MPs to vote on banking inquiry
MPs are to vote to decide whether Parliament or a judge should stage an investigation into the banking scandal as George Osborne accused Labour of being "clearly involved" in it.
The Chancellor claims members of former prime minister Gordon Brown's administration have questions to answer about "who knew what and when" on lending rate rigging.
Ex-Barclays chief executive Bob Diamond has admitted feeling "physically ill" when he discovered traders had fiddled the key Libor rate but denied he was "personally culpable" for their actions. He blamed a "series of unfortunate events" for his departure from the bank as he fended off calls to give up his multimillion-pound bonuses.
Mr Diamond told MPs that Bank of England deputy governor Paul Tucker had relayed concerns in Whitehall about Barclays' high Libor rates to him in a phone call in October 2008.

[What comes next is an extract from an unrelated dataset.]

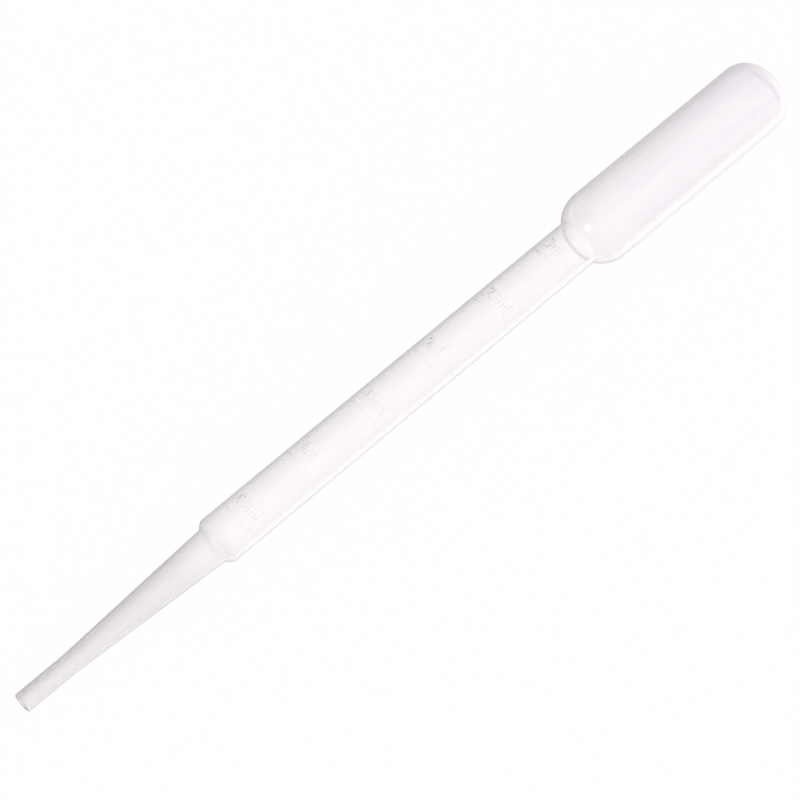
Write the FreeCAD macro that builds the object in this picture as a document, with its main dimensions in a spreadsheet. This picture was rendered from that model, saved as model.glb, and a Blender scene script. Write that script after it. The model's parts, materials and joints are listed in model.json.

He believed Mr Tucker was trying to warn him that "there are ministers in Whitehall who are hearing that Barclays is always high, that could lead to the impression that you are not funding yourself". But he told the Treasury select committee: "My recollection is Paul did not mention who he was referring to or I would have put it in the note."

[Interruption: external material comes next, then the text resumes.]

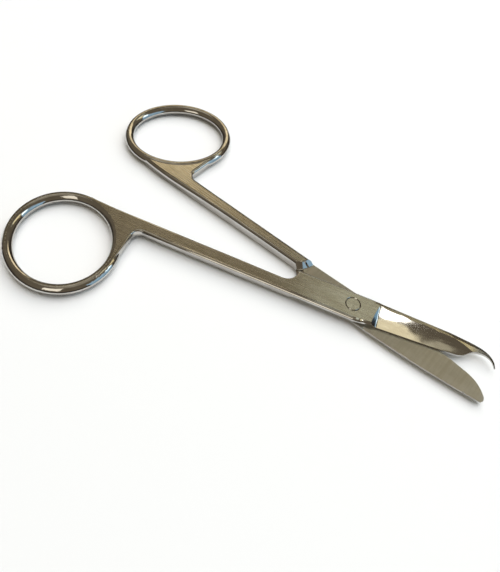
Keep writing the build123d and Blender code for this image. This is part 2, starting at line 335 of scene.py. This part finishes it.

Pressed by Tory committee member Michael Fallon on whether Mr Tucker could have meant the then Cabinet Office minister Baroness Shriti Vadera, Mr Diamond said he would only be "speculating". Both Shadow chancellor Ed Balls and Lady Vadera have denied speaking to Mr Tucker about Libor.
But Mr Osborne told The Spectator: "As for the role of the Labour government and the people around Gordon Brown - well I think there are questions to be asked of them." He added: "They were clearly involved and we just haven't heard the full facts, I don't think, of who knew what when."
Labour and Westminster's minority parties will make a final push for an independent "forensic" judicial public inquiry, claiming it is the only way to restore public faith in the disgraced industry. But the coalition insists a parliamentary investigation is the best way to get speedy recommendations to be included in a banking reform Bill early next year.
Labour leader Ed Miliband insists the two-part judicial inquiry he is pushing for would report back on Libor rate-fixing by the end of the year before going on to look at wider issues. The whole thing would be wrapped up by summer 2013 and the cost would be met by the banking industry, Labour's motion states.
It has been backed by the DUP, SNP, SDLP, Plaid Cymru, Green Party and Independent MP Sylvia Hermon. But the motion is expected to be defeated by the coalition and Mr Miliband is keeping his cards close to his chest over whether he would then oppose the Government's move for a parliamentary inquiry.